Yesterday, Tehran signaled a thaw after Barzani's resignation, as Iranian Chief of Staff Maj. Gen. Mohammad Hossein Bagheri said the country will lift border restrictions with the KRG "in the coming days," which was implemented following the independence referendum, along with Turkey. Bagheri, in remarks quoted by the ISNA news agency yesterday, also said if the KRG implemented its plan to break away from Iraq, "there would be bloodshed in Iraq and neighboring countries would be affected."

Hawez contended that tensions between the central government and the KRG seem to be already calming down, encouraged by the U.S., as Iraqi and Iraqi Kurdish delegations have been meeting to settle issues of disputed areas and border.

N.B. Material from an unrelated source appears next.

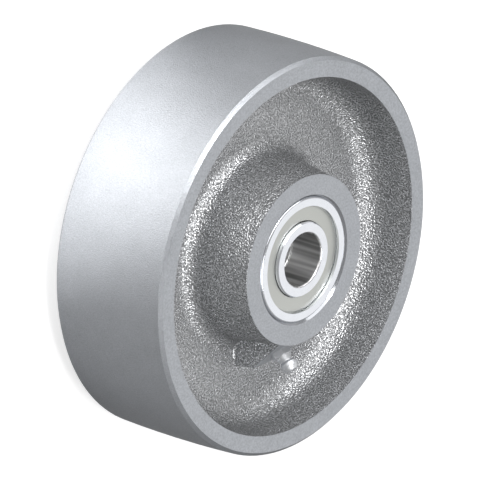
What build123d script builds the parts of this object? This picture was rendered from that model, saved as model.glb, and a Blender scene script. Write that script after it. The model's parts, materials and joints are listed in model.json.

"I think the U.S. will push both sides to de-escalate and get to an agreement via negotiations rather than imposing order through violence. Also, as Nechirvan Barzani, who is more acceptable and flexible, steps in, I think there is a bigger chance of agreement and permanent cease-fire between Iraq and the KRG," Hawez said.

"However, we should not play down the role of Iraq-affiliated paramilitaries. If they don't like the deal, they may return to violence, but I think the U.S. won't let that happen and wants the credit for this agreement to go to [Iraqi Prime Minister] Haider al-Abadi as he prepares to seek re-election in next year's general elections."

Meanwhile, French consul-general to Irbil Frederic Tissot, a former French diplomat, said that the West misled Barzani regarding the independence referendum."Yes, we misled him. … Look at the implications of the results of the referendum for the Kurdish people," Tissot said to Turkey's Habertürk daily, adding that the analyses and data used to support the referendum were erroneous.Before the referendum, President Recep Tayyip Erdoğan criticized a picture of Barzani with Western diplomats, including Tissot, saying the KRG leader was encouraged by the West and criticized them for supporting the referendum, which would have consequences for Iraq's territorial integrity and stability in the region.